* **INSTRUCTION**: Repeat, exactly, the run of lines that opens with the line containing "obj.matrix_world = world" and closes with the line containing "slopes[i] = 0", and leave all other lines out.

* **DATASET SECTION**:
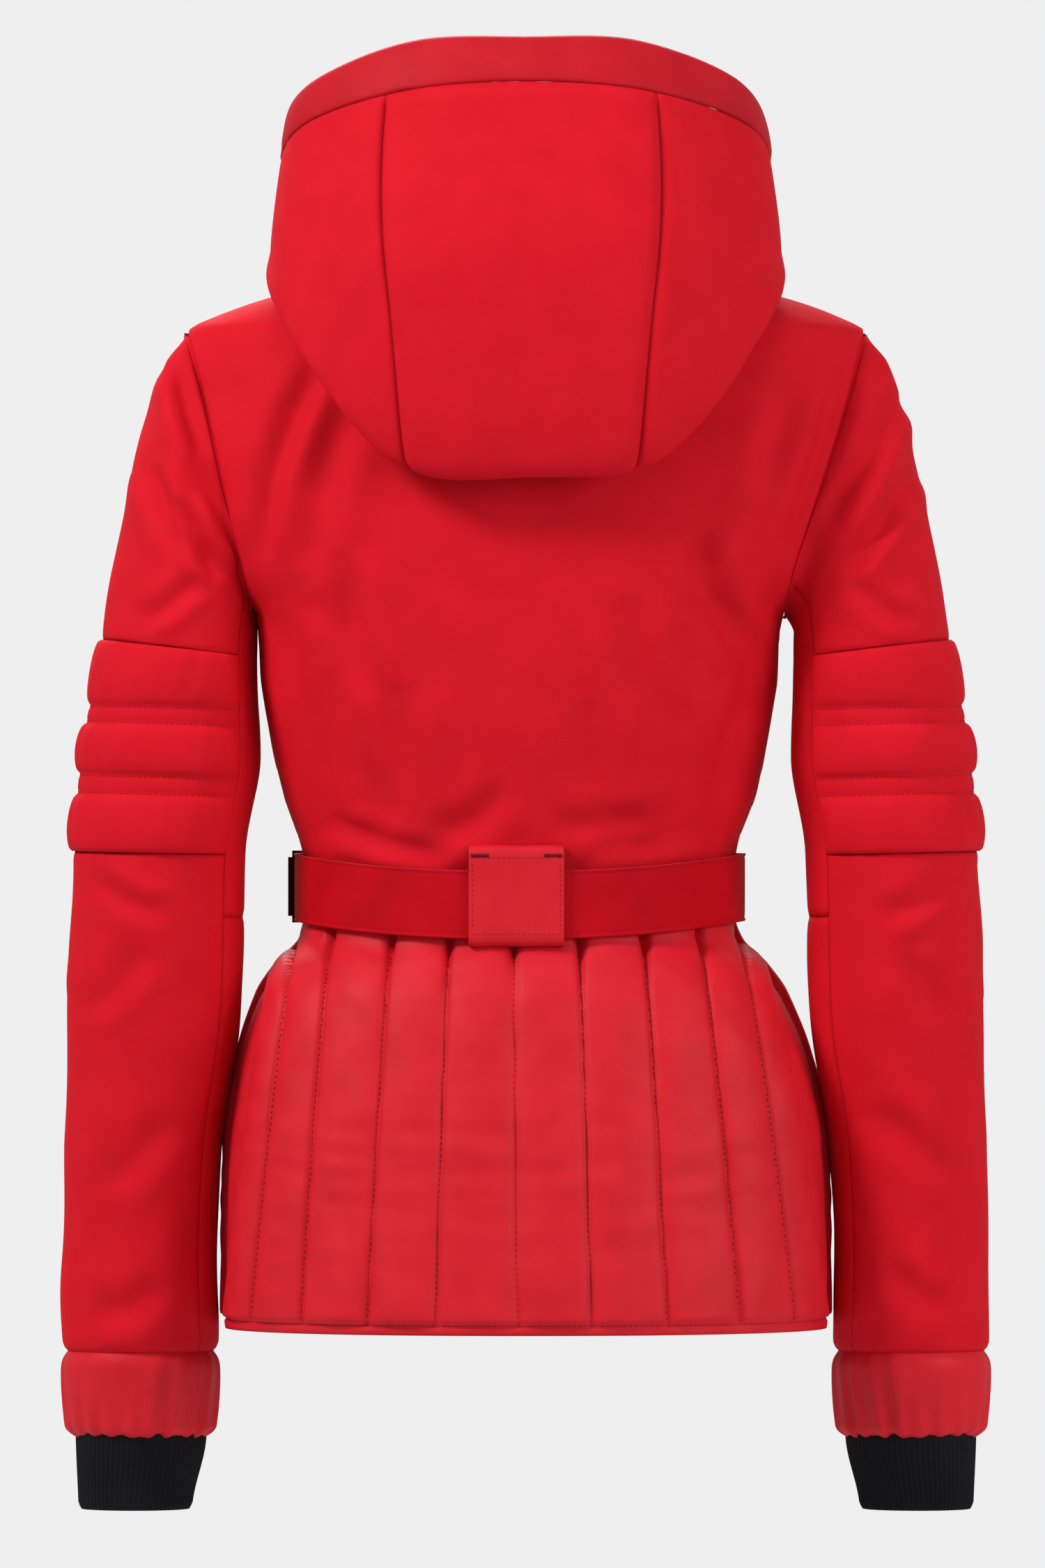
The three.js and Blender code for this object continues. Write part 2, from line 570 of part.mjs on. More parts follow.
const pullTab = (name, colour, length) => {
  const eye = 1.35;
  const side = new THREE.Shape();
  side.moveTo(0.7, 0);
  side.lineTo(0.7, -length);
  side.lineTo(-0.7, -length);
  side.lineTo(-0.7, 0);
  side.closePath();
  const shank = new THREE.ExtrudeGeometry(side, { depth: 4, bevelEnabled: false });
  shank.applyMatrix4(new THREE.Matrix4().makeBasis(new THREE.Vector3(0, 1, 0),
    new THREE.Vector3(0, 0, 1), new THREE.Vector3(1, 0, 0)));
  shank.translate(-2, 0, 0);
  const ring = new THREE.CylinderGeometry(eye, eye, 4, 16).rotateZ(Math.PI / 2);
  const hole = new THREE.CylinderGeometry(0.9, 0.9, 6, 16).rotateZ(Math.PI / 2);
  const grip = block(9, 2.2, length - 9, 0, 0, -(length + 9) / 2);
  const tab = cut(joined(shank, ring, grip), hole);
  tab.translate(0, slider.pivotY - 0.3, slider.pivotZ);
  return finish(name, tab, colour, 0.4, 0.4);
};

const frontZip = () => {
  const frame = new THREE.Group();
  const top = collarTopZ - 4;
  const low = hemZ + 8;
  const stretch = Math.hypot(1, frontLine.slope);
  const length = (top - low) * stretch;
  const middle = ((top + low) / 2) * stretch;
  frame.position.set(0, frontLine.y, 0);
  frame.rotation.x = -Math.atan(frontLine.slope);
  for (const [hand, side] of sides) {
    frame.add(finish(`${hand}_zip_tape`,
      block(frontTape.width, frontTape.thick, length, side * frontTape.x,
        tapeY + frontTape.thick / 2, middle), colours.tape));
    frame.add(finish(`${hand}_zip_teeth`,
      block(chain.half - 0.25, chain.thick - 0.4, length - 34, side * (chain.half + 0.25) / 2,
        tapeY - chain.thick / 2 - 0.1, middle + 3), colours.metal, 0.4, 0.8));
    frame.add(finish(`${hand}_top_stop`,
      block(stop.width, stop.deep, stop.tall, side * 1.5, tapeY - 1.4,
        top * stretch - stop.below), colours.metal, 0.4, 0.9));
  }
  frame.add(finish('zip_box', block(8.6, 2.2, 8, 0, tapeY - 1.4, low * stretch + 5),
    colours.metal, 0.4, 0.9));
  frame.add(finish('zip_pin', block(1.6, 2, 8, 1.5, tapeY - 1.35, low * stretch + 13.6),
    colours.metal, 0.4, 0.9));
  frame.add(finish('wind_placket', block(placket.width, placket.thick,
    length - placket.shorter, 0, placket.y, middle), colours.satin));
  const runner = new THREE.Group();
  runner.position.z = top * stretch - 16;
  runner.add(zipSlider('zip_slider', colours.metal), pullTab('zip_pull', colours.metal, 34));
  frame.add(runner);
  return frame;
};

const pocket = { upperX: 84, lowerX: 94, topZ: -190, length: 120, stand: 8.5, tape: 17 };
// A hand pocket's zip stands on the front panel, with its upper end nearer to the middle.
const pocketZip = (hand, side) => {
  const { length } = pocket;
  const onPanel = (x, z) => torsoAt(-angleAtX(x, z), z);
  const upper = onPanel(pocket.upperX, pocket.topZ);
  const lower = onPanel(pocket.lowerX, pocket.topZ - length);
  for (const end of [upper, lower]) end.x *= side;
  const along = upper.clone().sub(lower).normalize();
  const nearby = onPanel(70, -260);
  nearby.x *= side;
  const across = nearby.sub(upper.clone().lerp(lower, 0.5)).multiplyScalar(side);
  const out = along.clone().cross(across).normalize();
  if (out.y > 0) out.negate();
  const frame = new THREE.Group();
  const right = out.clone().cross(along);
  frame.setRotationFromMatrix(new THREE.Matrix4().makeBasis(right.negate(), out.clone().negate(),
    along));
  frame.position.copy(upper).lerp(lower, 0.5).addScaledVector(out, pocket.stand);
  const strip = joined(
    block(pocket.tape, 1.2, length + 16, 0, tapeY + 0.6, 0),
    block(2 * chain.half - 0.5, chain.thick - 0.4, length, 0, tapeY - chain.thick / 2 + 0.2, 0),
  );
  frame.add(finish(`${hand}_pocket_zip`, strip, colours.tape));
  const runner = new THREE.Group();
  runner.position.z = length / 2 - 10;
  runner.add(zipSlider(`${hand}_pocket_slider`, colours.metal),
    pullTab(`${hand}_pocket_pull`, colours.metal, 26));
  frame.add(runner);
  return frame;
};

// Assembly
const jacket = new THREE.Group();
jacket.position.set(0, -loopMid.y, -loopMid.z);
jacket.add(...bodyPanels(), ...peplumPanels(), ...collar(), hangerLoop(), ...hoodPanels());
for (const [hand, side] of sides) {
  jacket.add(...sleeve(hand, side), pocketZip(hand, side));
}
jacket.add(...belt(), buckleParts(), frontZip());

export default jacket;
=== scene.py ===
import bisect
import math
import bmesh
import bpy
import numpy as np
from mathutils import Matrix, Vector, noise


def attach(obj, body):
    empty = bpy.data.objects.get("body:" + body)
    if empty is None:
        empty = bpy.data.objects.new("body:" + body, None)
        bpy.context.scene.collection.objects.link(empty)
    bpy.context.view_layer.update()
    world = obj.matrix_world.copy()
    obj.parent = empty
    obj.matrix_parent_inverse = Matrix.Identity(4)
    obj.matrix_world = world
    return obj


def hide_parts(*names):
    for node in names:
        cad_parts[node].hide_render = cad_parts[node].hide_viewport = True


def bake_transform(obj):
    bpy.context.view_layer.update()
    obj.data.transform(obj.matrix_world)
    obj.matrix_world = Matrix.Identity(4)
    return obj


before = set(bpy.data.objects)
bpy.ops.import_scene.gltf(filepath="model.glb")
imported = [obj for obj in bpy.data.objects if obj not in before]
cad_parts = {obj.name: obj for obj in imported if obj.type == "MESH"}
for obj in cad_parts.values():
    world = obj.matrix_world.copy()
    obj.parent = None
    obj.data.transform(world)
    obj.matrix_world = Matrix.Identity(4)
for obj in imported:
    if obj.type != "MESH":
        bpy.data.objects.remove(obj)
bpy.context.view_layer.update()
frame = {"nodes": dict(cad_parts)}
print("frame loaded:", len(frame["nodes"]), "nodes")

# The cutting surfaces are worked in millimetres from the neck, front towards -y, wearer's left at +x.
jacket = {
    "loopY": 35, "loopZ": 28, "roundness": 2.3,
    "neckZ": 12, "collarTopZ": 58, "waistZ": -366, "hemZ": -630,
    "armTopX": 206, "armTopZ": -26, "armLowX": 160, "armLowZ": -199, "armholeGap": 0.2,
    "frontY": -87.5, "frontSlope": 0.083, "zipEdgeX": 7,
}
cloth = 1.8
seamGap = 0.5


def mix(a, b, t):
    return a + (b - a) * t


def smooth(t):
    t = min(1, max(0, t))
    return t * t * (3 - 2 * t)


def power(value, exponent):
    return math.copysign(abs(value) ** exponent, value)


def through(keys):
    # smooth curve through (position, value) keys, with no overshoot
    keys = sorted(keys)
    places = [key[0] for key in keys]
    slopes = [0] * len(keys)
    for i in range(1, len(keys) - 1):
        before = (keys[i][1] - keys[i - 1][1]) / (keys[i][0] - keys[i - 1][0])
        after = (keys[i + 1][1] - keys[i][1]) / (keys[i + 1][0] - keys[i][0])
        slopes[i] = 0 if before * after <= 0 else 2 * before * after / (before + after)

    def at(position):
        if position <= places[0]:
            return keys[0][1]
        if position >= places[-1]:
            return keys[-1][1]
        i = bisect.bisect_left(places, position) - 1
        span = places[i + 1] - places[i]
        t = (position - places[i]) / span
        rise = keys[i + 1][1] - keys[i][1]
        a = slopes[i] * span - rise
        b = rise - slopes[i + 1] * span
        return keys[i][1] + rise * t + t * (1 - t) * (a * (1 - t) + b * t)
    return at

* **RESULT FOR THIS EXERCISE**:
    obj.matrix_world = world
    return obj


def hide_parts(*names):
    for node in names:
        cad_parts[node].hide_render = cad_parts[node].hide_viewport = True


def bake_transform(obj):
    bpy.context.view_layer.update()
    obj.data.transform(obj.matrix_world)
    obj.matrix_world = Matrix.Identity(4)
    return obj


before = set(bpy.data.objects)
bpy.ops.import_scene.gltf(filepath="model.glb")
imported = [obj for obj in bpy.data.objects if obj not in before]
cad_parts = {obj.name: obj for obj in imported if obj.type == "MESH"}
for obj in cad_parts.values():
    world = obj.matrix_world.copy()
    obj.parent = None
    obj.data.transform(world)
    obj.matrix_world = Matrix.Identity(4)
for obj in imported:
    if obj.type != "MESH":
        bpy.data.objects.remove(obj)
bpy.context.view_layer.update()
frame = {"nodes": dict(cad_parts)}
print("frame loaded:", len(frame["nodes"]), "nodes")

# The cutting surfaces are worked in millimetres from the neck, front towards -y, wearer's left at +x.
jacket = {
    "loopY": 35, "loopZ": 28, "roundness": 2.3,
    "neckZ": 12, "collarTopZ": 58, "waistZ": -366, "hemZ": -630,
    "armTopX": 206, "armTopZ": -26, "armLowX": 160, "armLowZ": -199, "armholeGap": 0.2,
    "frontY": -87.5, "frontSlope": 0.083, "zipEdgeX": 7,
}
cloth = 1.8
seamGap = 0.5


def mix(a, b, t):
    return a + (b - a) * t


def smooth(t):
    t = min(1, max(0, t))
    return t * t * (3 - 2 * t)


def power(value, exponent):
    return math.copysign(abs(value) ** exponent, value)


def through(keys):
    # smooth curve through (position, value) keys, with no overshoot
    keys = sorted(keys)
    places = [key[0] for key in keys]
    slopes = [0] * len(keys)
    for i in range(1, len(keys) - 1):
        before = (keys[i][1] - keys[i - 1][1]) / (keys[i][0] - keys[i - 1][0])
        after = (keys[i + 1][1] - keys[i][1]) / (keys[i + 1][0] - keys[i][0])
        slopes[i] = 0 if before * after <= 0 else 2 * before * after / (before + after)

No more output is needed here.